© JUNGE FREIHEIT Verlag GmbH & Co. www.jungefreiheit.de 26/18 / 22. Juni 2018

Knapp daneben
Streßbewältigung
Karl Heinzen

Die Studenten der Stuttgarter Universität Hohenheim scheinen gesundheitlich besonders labil zu sein. Insbesondere dann, wenn Prüfungen anstehen, geht die Seuche um. Vor wenigen Tagen brachen gleich 37 angehende Ökonomen eine Klausur im Fach Finanzwirtschaft ab, weil sie über Schwindel, Erbrechen oder Sehstörungen klagten. Wer auf Genesungswünsche der Universität gehofft haben sollte, wurde enttäuscht. Stattdessen weigerte sie sich, die vorgelegten Atteste anzuerkennen. Ganz unverständlich ist das Mißtrauen nicht. Alle Bescheinigungen hatten ungefähr den gleichen Wortlaut und wurden von ein und demselben Arzt ausgestellt. Dieser muß unter Studenten sehr populär sein. Allein in der Prüfungsphase des laufenden Semesters produzierte er Atteste im dreistelligen Bereich.

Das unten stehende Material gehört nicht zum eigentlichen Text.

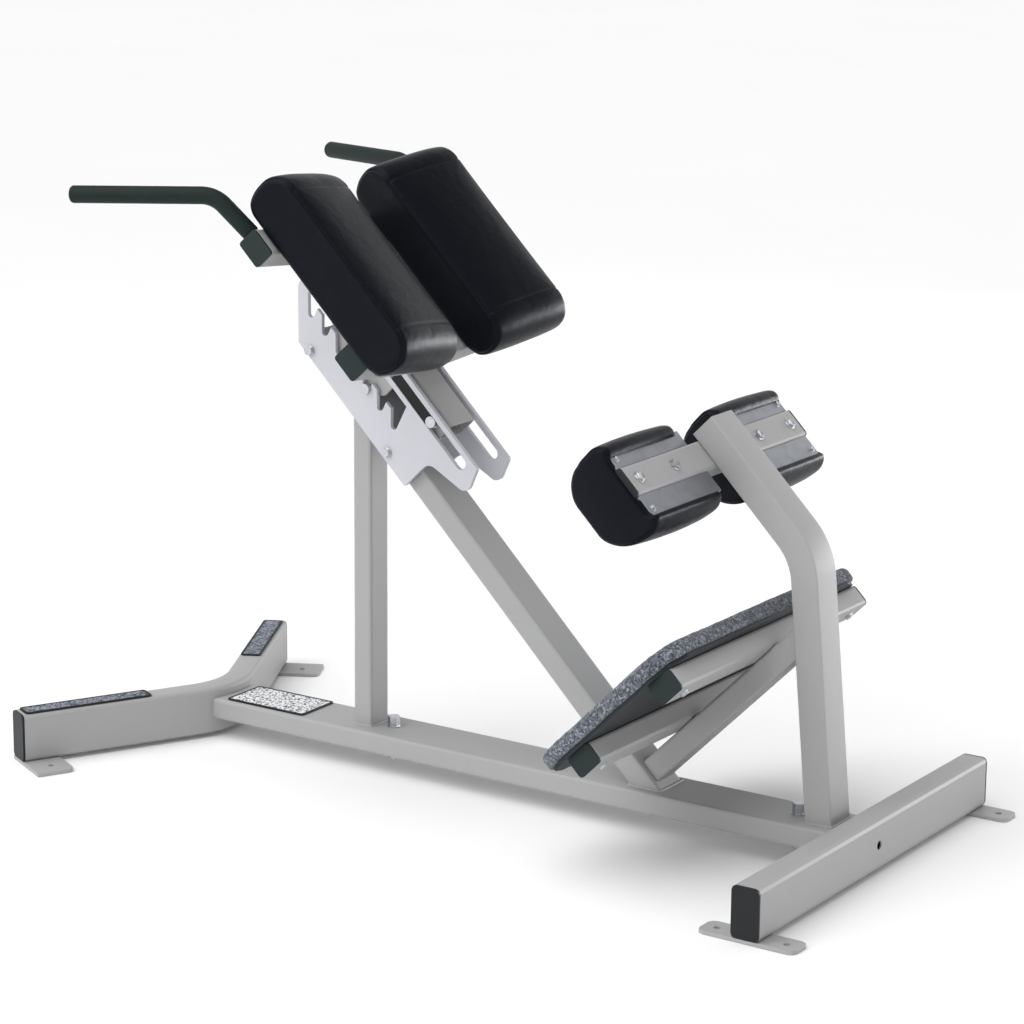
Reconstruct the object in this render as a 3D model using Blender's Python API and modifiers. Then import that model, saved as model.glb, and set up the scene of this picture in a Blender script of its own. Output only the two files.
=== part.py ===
"""Hyperextension bench: thigh pads on a carriage that slides down a notched 45 degree incline.

Metres, +Z up. X runs from the handles (-) to the foot end (+), Y across the bench, near side -Y.
The fixed frame is measured from the rear cross tube's front face, on the floor, at mid width. What
lies on the incline is measured in its own frame: U runs down the incline, V stands square on it.
"""

import math

import bmesh
import bpy
from mathutils import Matrix, Vector

# Clearances
GAP = 0.0003  # between two faces that touch
BORE_FIT = 0.0003  # round a pin or a bolt, on the radius
SLIDE_FIT = 0.0005  # between a sliding piece and its guide
MERGE = 0.00001
BEYOND = 2.0  # further than any piece of the bench reaches

# Base tubes and feet
BASE_W = 0.0508
BASE_H = 0.0889
BASE_R = 0.008
BASE_WALL = 0.003
FOOT_T = 0.00635
FOOT_L = 0.1778
FOOT_W = 0.0508
FOOT_R = 0.012
FOOT_HOLE_R = 0.006
FOOT_HOLE_SPACING = 0.127
REAR_HALF = 0.4086
REAR_SERVICE_HOLE_R = 0.008
CAP_T = 0.004
PLUG_L = 0.016
PLUG_FIT = 0.0005

# Front tube, bent to a V that opens forward
V_ANGLE = math.radians(27.4)
V_ARM = 0.433
V_BEND = 0.150
TAB_L = 0.072
TAB_REACH = 0.0746
TAB_HOLE_OUT = 0.038
TAB_HOLE_BACK = 0.040

# Grip strips
STRIP_T = 0.003
STRIP_R = 0.004
ARM_STRIP_L = 0.250
ARM_STRIP_W = 0.040
ARM_STRIP_GAP = 0.006
RAIL_STRIP_L = 0.179
RAIL_STRIP_W = 0.100
RAIL_STRIP_START = 1.306

# Main rail
RAIL_L = 1.302
RAIL_W = 0.115
RAIL_H = 0.040
RAIL_R = 0.006
RAIL_WALL = 0.003
RAIL_CLEAR = 0.036

# Uprights and the incline
INCLINE_ANGLE = math.radians(45)
INCLINE_X = 0.968
INCLINE_Z = 0.721
UPRIGHT_X = 1.0046
UPRIGHT_L = 0.0396
UPRIGHT_W = 0.055
UPRIGHT_R = 0.005
FRAME_WALL = 0.0025
DIAGONAL_W = 0.076
DIAGONAL_H = 0.045
DIAGONAL_R = 0.006
DIAGONAL_TOP_V = -0.0239
DIAGONAL_START_U = -0.150
POST_L = 0.0508
POST_W = 0.068
POST_R = 0.003
POST_X = 0.0743
POST_LEAN = math.radians(5.6)
POST_BEND = 0.120
POST_TOP_U = 0.4695

# Foot platform, in a frame that rises at 45 degrees: T up the board, N square to it
PLATFORM_ANGLE = math.radians(45)
PLATFORM_X = 0.1838
PLATFORM_Z = 0.3647
FOOT_TUBE_W = 0.054
FOOT_TUBE_H = 0.040
FOOT_TUBE_R = 0.006
FOOT_TUBE_HALF = 0.318
FOOT_TUBE_PITCH = 0.216
BRACE_W = 0.050
BRACE_H = 0.044
BRACE_R = 0.005
BOARD_T = 0.006
TREAD_T = 0.028
TREAD_R = 0.006
TREAD_LOW = 0.302
TREAD_HIGH = 0.050
TREAD_HALF = 0.334
TREAD_CORNER = 0.060
BOARD_INSET = 0.006

# Head plates with the slot and the notches
PLATE_T = 0.008
PLATE_INNER_Y = 0.046
PLATE_FRONT_REACH = 0.158  # in front of the incline's origin
PLATE_TOP_RISE = 0.179  # above the incline's origin
PLATE_BOTTOM_V = -0.067
PLATE_TOP_V = 0.081
PLATE_RIGHT_U = 0.177
PLATE_ARCH_V = 0.005
PLATE_NOSE = (0.270, 0.031)
PLATE_NOSE_TOP_U = 0.250
PLATE_EDGE_R = 0.004
PLATE_CORNER_R = 0.015
PLATE_ARCH_R = 0.022
PLATE_NOSE_R = 0.016
SLOT_V = 0.060
SLOT_W = 0.022
SLOT_START_U = -0.160
SLOT_END_U = 0.232
NOTCH_COUNT = 7
NOTCH_PITCH = 0.043
NOTCH_FIRST_U = -0.174
NOTCH_V = -0.007
NOTCH_R = 0.007
NOTCH_LEAN = math.radians(27)
NOTCH_TIP_V = 0.0166
WINDOW_TOP_V = 0.039
WINDOW_BORDER = 0.022  # between the window and the plate's level top
PIN_NOTCH = 4
SPACER_U = (-0.150, 0.150)
SPACER_V = (-0.066, -0.026)
SPACER_R = 0.003
HEAD_BOLT_PLACES = ((-0.129, -0.057), (0.109, -0.053))
HEAD_BOLT_R = 0.005

# Leg pads
LEG_BAR_U = 0.510
LEG_BAR_TOP_V = 0.4614
LEG_BAR_W = 0.056
LEG_BAR_H = 0.041
LEG_BAR_R = 0.005
LEG_BAR_HALF = 0.282
BRACKET_U = (0.452, 0.578)
BRACKET_Y = (0.060, 0.278)
BRACKET_WALL = 0.005
FLANGE_T = 0.010
FLANGE_RISE = 0.0044
LEG_PAD_U = (0.429, 0.598)
LEG_PAD_Y = (0.070, 0.286)
LEG_PAD_DEPTH = 0.106
LEG_PAD_BACK = 0.0064
LEG_PAD_END_CELL = 0.040
LEG_PAD_NARROWING = {-1: 0.08, 1: 0.24}  # at the front, of the upper and the lower side
LEG_PAD_BULGE = 0.08
LEG_PAD_CROWN = 0.03
LEG_PAD_END_CROWN = 0.010

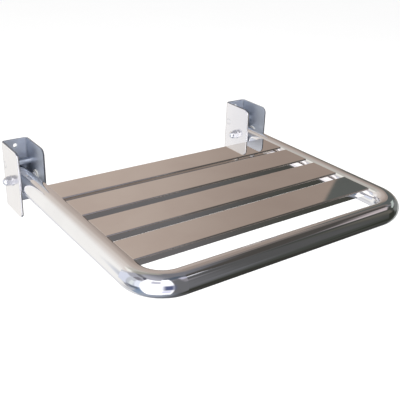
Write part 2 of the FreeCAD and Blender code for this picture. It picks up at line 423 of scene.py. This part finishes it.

Die Angst, in einer Weichenstellung zu versagen, wird im Beruf ihr ständiger Begleiter sein.

Von einem fadenscheinigen Betrugsmanöver zu sprechen, ist dennoch verfehlt. Im Kern handelt es sich bloß um ein Mißverständnis. Junge Leute glauben heute, ohne größeren Aufwand erfolgreich sein zu können. Diese Fehleinschätzung wird ihnen durch die Gesellschaft suggeriert. Sie hören, daß auf dem Arbeitsmarkt ein erbitterter Wettbewerb um Personalnachwuchs tobt. Schon bald würden Unternehmen auch den größten Idioten rote Teppiche ausrollen, um sie beschäftigen zu dürfen. Welchen Sinn hat es angesichts dieser Lage, rätseln die jungen Menschen, daß an Schulen und Universitäten weiterhin gesiebt wird? Warum verlangt man, komplizierte Dinge zu lernen, und fragt das Ganze dann auch noch in stressigen Prüfungen ab? 

Die Antwort liegt auf der Hand: In Deutschland gilt Bildung immer noch als ein Wert an sich. Man will sich nicht damit begnügen, Menschen beizubringen, wie sie an Wissen gelangen, wenn sie dieses benötigen. Man will ihnen einen Bildungskanon aufzwängen. So lächerlich diese Tradition auch ist, sind es jedoch ausgerechnet die Prüfungen, die den Menschen Lebenshilfe bieten. Die Angst, in einer Weichenstellung zu versagen, wird im Beruf ihr ständiger Begleiter sein. Damit umgehen zu können, ist das einzige Ausbildungsziel von Gewicht.